The initial consideration of £104m for the acquisition was satisfied through £79m cash and the issue of 1,006,522 new ordinary Rathbones shares[1] to Speirs & Jeffrey shareholders. Such shares are locked up for 3 years from completion and will be subject to ongoing employment conditions for the sellers.

Applications have been made to the FCA and the London Stock Exchange for the Initial Consideration Shares to be admitted to the premium listing segment of the Official List and to trading on the Main Market.
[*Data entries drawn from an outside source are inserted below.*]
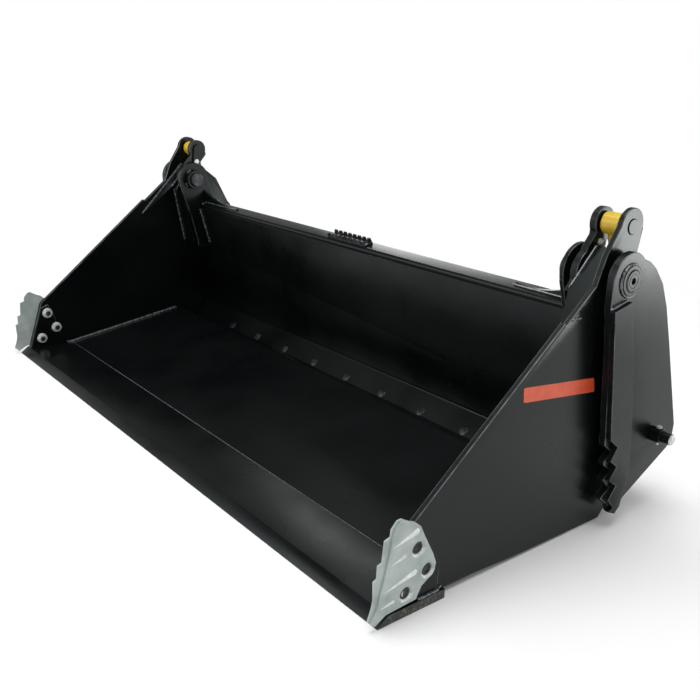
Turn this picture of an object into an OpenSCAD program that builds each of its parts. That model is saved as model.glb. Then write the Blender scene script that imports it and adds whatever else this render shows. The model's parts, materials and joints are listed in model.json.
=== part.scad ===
// Four-in-one skid steer bucket: a rear frame with a moldboard, a front jaw that opens on two hinge
// pins, and a hydraulic cylinder on each side. X runs across, Y to the rear, Z up, sizes in millimetres.

/* [Bucket] */
// Width of the front cutting edge
bucket_w = 1829; // [1600:1:2100]
// Height of the jaw's hinge line above the ground, which also sets the side view
hinge_h = 559; // [530:1:590]
// Thickness of the front cutting edge
edge_t = 20; // [16:0.5:22]
// Thickness of the rear bolt-on cutting edge
blade_t = 16; // [12:0.5:18]
// Bolts along the rear cutting edge
blade_bolts = 9; // [5:2:11]

/* [Plates] */
// Thickness of the jaw's side plates
side_t = 12; // [10:0.5:14]
// Thickness of the jaw's inner ears
ear_t = 16; // [12:0.5:18]
// Thickness of the frame's outer plates
outer_t = 16; // [12:0.5:18]
// Thickness of the toothed grip bars
grip_t = 13; // [8:0.5:16]
// Thickness of the moldboard and the jaw's floor
sheet_t = 8; // [6:0.5:9]

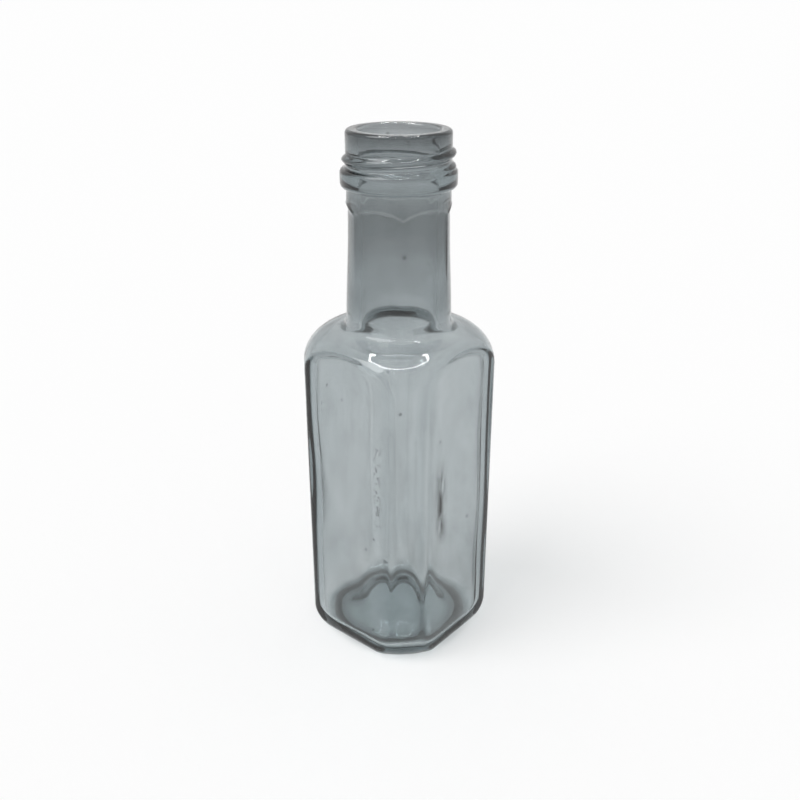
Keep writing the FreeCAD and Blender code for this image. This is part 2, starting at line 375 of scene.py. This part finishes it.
def heel_rows(top, rounding, count):
    """Heights from 0 up to a top, close together where a heel of that rounding is flat."""
    curl = rounding * (1.0 - np.cos(np.linspace(0.0, math.pi / 2.0, count)))
    straight = np.linspace(rounding, top, STRAIGHT_ROWS + 2)[1:-1]
    return np.concatenate([curl, straight])[:, None]


def all_round(height):
    """The height of each row, repeated for every column."""
    return height + 0.0 * angle


def dome_profile(share):
    """Height of a dome, as a share of its rise, at a share of its radius.

    It is a half cosine wave over the slope, and flat inside the slope.
    """
    return (1.0 + np.cos(math.pi * np.clip((share - DOME_TOP) / (1.0 - DOME_TOP), 0.0, 1.0))) / 2.0


heel_height = heel_rows(WALL_FOOT, CORNER_HEEL, HEEL_ROWS)
turned_heel = SHOULDER_RADIUS - heel_inset(heel_height, CORNER_HEEL)
heel_radius = soft_least([body_outline(heel_inset(heel_height, FACE_HEEL)), turned_heel], ARCH_SHARPNESS)

rim = eight_sided(
    HALF_WIDTH - FACE_HEEL - FOOT_WIDTH, SHOULDER_RADIUS - CORNER_HEEL - FOOT_WIDTH, PUSH_UP_SHARPNESS)
dome = np.concatenate([
    np.linspace(DOME_START, DOME_TOP, TOP_ROWS)[:-1], np.linspace(DOME_TOP, 1.0, SLOPE_ROWS)])[:, None]
dome_radius = rim * dome
dome_height = all_round(PUSH_UP * dome_profile(dome))

foot = np.linspace(0.0, 1.0, FOOT_ROWS + 2)[1:-1, None]
foot_radius = rim + (heel_radius[:1] - rim) * foot
foot_height = np.zeros_like(foot_radius)
print("foot from", rim.min().round(2), "to", heel_radius[0].min().round(2), "mm")

# %% [markdown]
# ## The inside
#
# Air pressed the hot glass into the mould from within, so the inside follows
# the outside a wall away, with softer corners and a thick floor, and its walls
# swell and thin slowly from place to place. Those slow waves are what makes
# straight lines behind a bottle look bent, so they are part of the shape. They
# are a sum of a few long sine waves, longer upright than round the bottle, and
# they end below the shoulder.

# %% Rows inside
INNER_SHARPNESS = 18  # edges much softer than the mould cut outside
INNER_ARCH_SHARPNESS = 60
INNER_HEEL_EXTRA = 0.6  # the inner heel is this much rounder than a parallel one
INNER_HEEL_ROWS = 15
FLOOR_RISE = 1.8
WAVES = (  # waves round the bottle, waves per metre of height, start, size in mm
    (2, 9.0, 0.4, 0.16), (3, 14.0, 2.1, 0.14), (5, 22.0, 4.4, 0.09), (8, 31.0, 1.3, 0.05),
)
WAVES_FADE_FROM = SHOULDER_HEIGHT - 14.0
WAVES_TOP = SHOULDER_HEIGHT - 3.0


def wall_waves(height):
    """The slow waves of the inner wall: a sum of sines of angle and height."""
    rise = height * MM * 2.0 * math.pi
    return sum(
        size * np.sin(round_count * angle + per_metre * rise + start)
        for round_count, per_metre, start, size in WAVES)


def inner_outline(inset, turned):
    """Radius of the inside, whose planes stand in by an inset and which a turned shape limits."""
    walls = eight_sided(HALF_WIDTH - WALL - inset, CORNER_DISTANCE - WALL - inset, INNER_SHARPNESS)
    return soft_least([walls, turned], INNER_ARCH_SHARPNESS)


inside_radius, inside_height = line_radius[lip_row:], line_height[lip_row:]
in_body = 1.0 - smooth_step(inside_height, WAVES_FADE_FROM, WAVES_TOP)
inside = inner_outline(0.0, inside_radius) + wall_waves(inside_height) * in_body

inner_face_heel = FACE_HEEL - WALL + INNER_HEEL_EXTRA
inner_corner_heel = CORNER_HEEL - WALL + INNER_HEEL_EXTRA
curl = heel_rows(WALL_FOOT - BASE_THICKNESS, inner_corner_heel, INNER_HEEL_ROWS)[::-1]
turned_curl = SHOULDER_RADIUS - WALL - heel_inset(curl, inner_corner_heel)
curled_in = inner_outline(heel_inset(curl, inner_face_heel), turned_curl)
curl_radius = inside[-1:] * curled_in / inner_outline(0.0, line_radius[-1:])
curl_height = all_round(BASE_THICKNESS + curl)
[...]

It is expected that Admission of the Initial Consideration Shares will become effective and dealings will commence at 8.00 a.m. on 3 September 2018. The Initial Consideration Shares will rank pari passu with the existing issued shares of Rathbones.

Following Admission of the Initial Consideration Shares Rathbone Brothers Plc will have 55,180,061 Ordinary Shares of 5p each in issue. Therefore, following Admission of the Initial Consideration Shares the total number of voting rights in the Company will be 55,180,061, and this Voting Rights Figure may be used by Shareholders as the denominator for the calculations by which they will determine if they are required to notify their voting rights interest, or a change to that interest, in the Company under the FCA’s Disclosure Guidance and Transparency Rules.

Note:

[1] The number of shares is calculated based on the average share price over the ten day period prior to 14 June 2018 of 2484p with value equating to £25m. The Initial Consideration Shares are contingent on continued employment of the recipient, and therefore the value of these will be charged to profit or loss over the required employment period in accordance with IFRS 3. The Initial Cash Consideration will be capitalised.